Этот первый из двух томов я не мог воспринять как дар. Скорее то был, как говорят англичане, сhange — обмен. Сначала почти такой же презент получил от меня Ефим Григорьевич. Разница между этими двумя книгами была небольшая, но существенная, и вышли они в разное время. Первая — в октябре 1968-го, вторая — перед самым Новым годом. А в течение этих двух месяцев разыгрывалась драматическая история.
Кто-то из читавших вступительную статью доложил «наверх», что в ней содержится крамола. Е. Г. Эткинд позволил себе утверждать, будто в 30—40-е годы многие советские поэты, ввиду невозможности свободно писать и публиковать собственные стихи, вынуждены были уйти в переводы. Разразился скандал. Из уже готового тиража выдирался и перепечатывался лист с «антисоветчиной». Затем последовали меры «по укреплению» «Библиотеки поэта», то есть разгону ее руководства. Уволили В. Н. Орлова, И. В. Исакович. Уволили и главного редактора Ленинградского отделения издательства, мягкого и доброго М. М. Смирнова, к этому делу не имевшего отношения: у «Библиотеки» была автономия и свой «главный».

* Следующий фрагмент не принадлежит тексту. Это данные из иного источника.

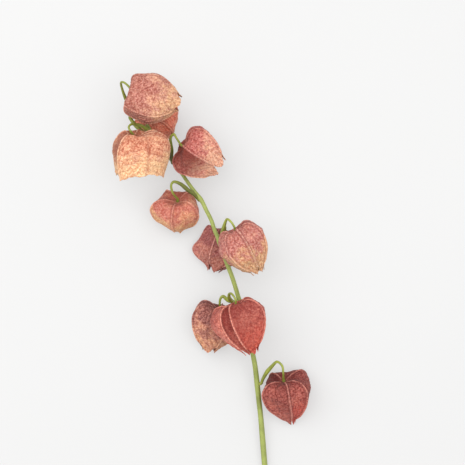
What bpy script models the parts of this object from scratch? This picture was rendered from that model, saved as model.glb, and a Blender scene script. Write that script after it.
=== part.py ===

Читатели получили первый том уже в стерильном виде. Но работники издательства имели право «первой ночи», то есть могли получить (или купить, что при тогдашней дешевизне книг значения не имело) изданные произведения еще до того, как они поступали в продажу. Вот так мне и достался «порочный» экземпляр, из тех, что давно стали библиографической редкостью. Что же до тютчевских строк на моем экземпляре, то не помню, то ли они относились к поддержке, оказанной однажды мне в трудную пору, то ли к тому чувству, которое проявили многие, когда раздалось это — уже второе — серьезное предупреждение неугодному профессору (первое прозвучало четырьмя годами ранее, во время судилища над Бродским).
Слова о «давней дружбе» нуждаются в пояснении. Когда я познакомился с Е. Г., уже и не помню, а вот через кого (или у кого), знаю точно. Эткинд дружил с дочерью своего учителя Г. А. Гуковского Наташей, ставшей в 1950-м Натальей Долининой, и ее мужем Константином Аркадьевичем, моим школьным однокашником, а затем и сокурсником по филфаку. У Гуковских (уже Долининых), в деревянном профессорском доме на Васильевском, я стал бывать вскоре после ареста (а затем и гибели) Наташиного отца. Потом мы встречались на их разных квартирах, но больше всего в доме на улице Плеханова. По всей видимости, именно там я и познакомился с Эткиндом. Виделся с ним также в доме на улице Александра Невского, где он жил, наконец, на Староневском и Воинова — у Марка Григорьевича, младшего из братьев.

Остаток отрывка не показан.